▸ **SHORT EXERCISE**
Write each line out exactly, leaving none out.
==============================
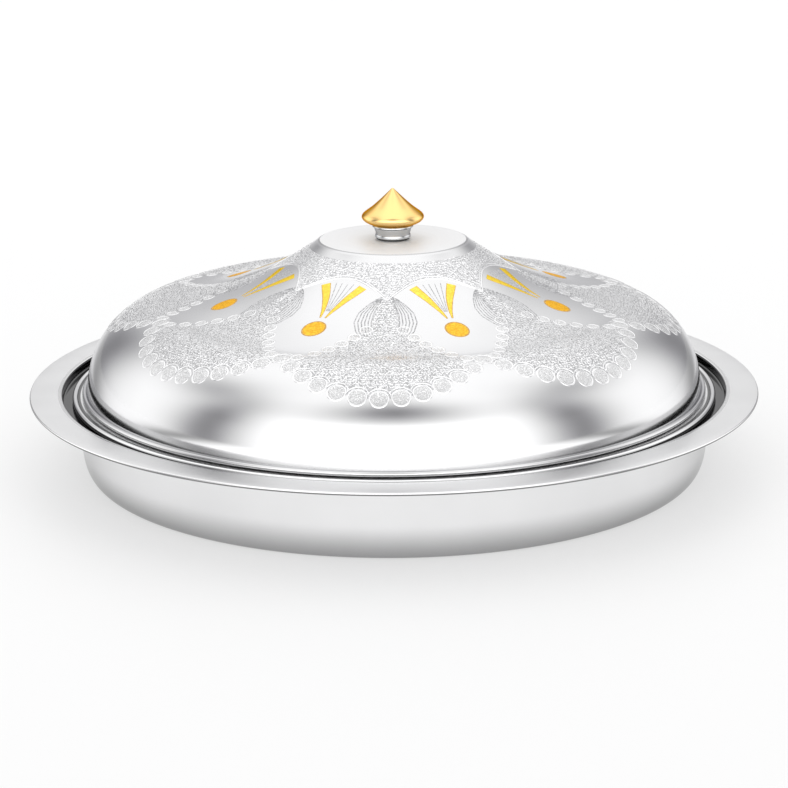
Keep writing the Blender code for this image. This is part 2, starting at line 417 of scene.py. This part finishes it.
# ------------------------------------------------------------------ studio
def studio_light(n, x, y, height):
    """Brightness of the studio towards x, y at a height in degrees: a strong
    softbox in front, more at the sides and overhead, and dim gaps between."""
    azimuth = n.math("ARCTAN2", x, n.math("MULTIPLY", y, -1.0))
    away = n.math("ABSOLUTE", n.math("MULTIPLY", azimuth, 180.0 / math.pi))
    front = n.math("MULTIPLY", n.bell(away, 0.0, 42.0), n.falling(height, 30.0, 48.0))
    lit = n.math("ADD", 1.0, n.math("MULTIPLY", front, FRONT_BOOST))
    gaps = [
        # beside the front softbox, over it, in the rear corners, low at the
        # back, and over the side softboxes
        (0.75, n.bell(away, 72.0, 16.0), n.falling(height, 24.0, 64.0)),
        (0.74, n.bell(away, 0.0, 33.0), n.bell(height, 57.0, 15.0)),
        (0.74, n.bell(away, 149.0, 19.0), n.falling(height, 10.0, 52.0)),
        (0.45, n.bell(away, 180.0, 15.0), n.falling(height, 14.0, 27.0)),
        (0.50, n.bell(away, 98.0, 29.0), n.bell(height, 48.0, 14.0)),
    ]
    for depth, across, upright in gaps:
        lit = n.math("MULTIPLY", lit, n.less(depth, across, upright))
    return n.math("MULTIPLY", lit, SOFTBOX)


def studio():
    """Surroundings: plain white to look at, softboxes to whatever mirrors them.
    The gaps are a little bluer than the softboxes."""
    world = bpy.data.worlds.new("studio")
    bpy.context.scene.world = world
    world.use_nodes = True
    n = Nodes(world.node_tree)
    direction = n.add("ShaderNodeTexCoord").outputs["Generated"]
    xyz = n.add("ShaderNodeSeparateXYZ", {0: direction}).outputs
    height = n.math("MULTIPLY", n.math("ARCSINE", xyz[2]), 180.0 / math.pi)
    lit = studio_light(n, xyz[0], xyz[1], height)
    lit = n.blend(n.seen_directly(), lit, 1.0)
    background = world.node_tree.nodes["Background"]
    n.feed(n.mix(n.smooth(lit, 0.3, 1.1), (0.97, 0.965, 1.0, 1.0), (1.0, 1.0, 1.0, 1.0)),
           background.inputs["Color"])
    n.feed(lit, background.inputs["Strength"])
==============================
▸ **ANSWER TO THE EXERCISE**
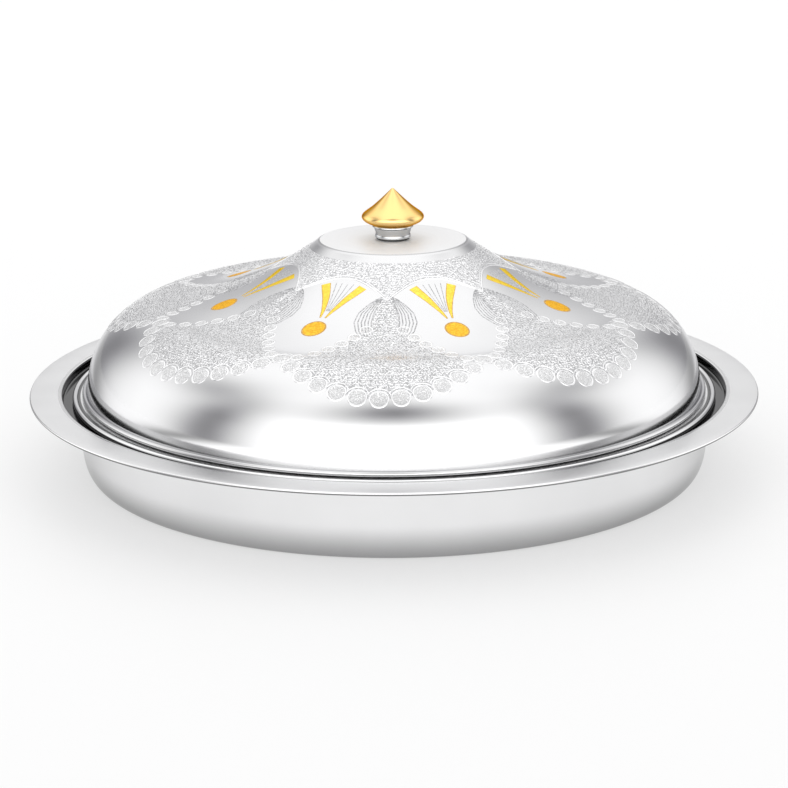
Keep writing the Blender code for this image. This is part 2, starting at line 417 of scene.py. This part finishes it.
# ------------------------------------------------------------------ studio
def studio_light(n, x, y, height):
    """Brightness of the studio towards x, y at a height in degrees: a strong
    softbox in front, more at the sides and overhead, and dim gaps between."""
    azimuth = n.math("ARCTAN2", x, n.math("MULTIPLY", y, -1.0))
    away = n.math("ABSOLUTE", n.math("MULTIPLY", azimuth, 180.0 / math.pi))
    front = n.math("MULTIPLY", n.bell(away, 0.0, 42.0), n.falling(height, 30.0, 48.0))
    lit = n.math("ADD", 1.0, n.math("MULTIPLY", front, FRONT_BOOST))
    gaps = [
        # beside the front softbox, over it, in the rear corners, low at the
        # back, and over the side softboxes
        (0.75, n.bell(away, 72.0, 16.0), n.falling(height, 24.0, 64.0)),
        (0.74, n.bell(away, 0.0, 33.0), n.bell(height, 57.0, 15.0)),
        (0.74, n.bell(away, 149.0, 19.0), n.falling(height, 10.0, 52.0)),
        (0.45, n.bell(away, 180.0, 15.0), n.falling(height, 14.0, 27.0)),
        (0.50, n.bell(away, 98.0, 29.0), n.bell(height, 48.0, 14.0)),
    ]
    for depth, across, upright in gaps:
        lit = n.math("MULTIPLY", lit, n.less(depth, across, upright))
    return n.math("MULTIPLY", lit, SOFTBOX)


def studio():
    """Surroundings: plain white to look at, softboxes to whatever mirrors them.
    The gaps are a little bluer than the softboxes."""
    world = bpy.data.worlds.new("studio")
    bpy.context.scene.world = world
    world.use_nodes = True
    n = Nodes(world.node_tree)
    direction = n.add("ShaderNodeTexCoord").outputs["Generated"]
    xyz = n.add("ShaderNodeSeparateXYZ", {0: direction}).outputs
    height = n.math("MULTIPLY", n.math("ARCSINE", xyz[2]), 180.0 / math.pi)
    lit = studio_light(n, xyz[0], xyz[1], height)
    lit = n.blend(n.seen_directly(), lit, 1.0)
    background = world.node_tree.nodes["Background"]
    n.feed(n.mix(n.smooth(lit, 0.3, 1.1), (0.97, 0.965, 1.0, 1.0), (1.0, 1.0, 1.0, 1.0)),
           background.inputs["Color"])
    n.feed(lit, background.inputs["Strength"])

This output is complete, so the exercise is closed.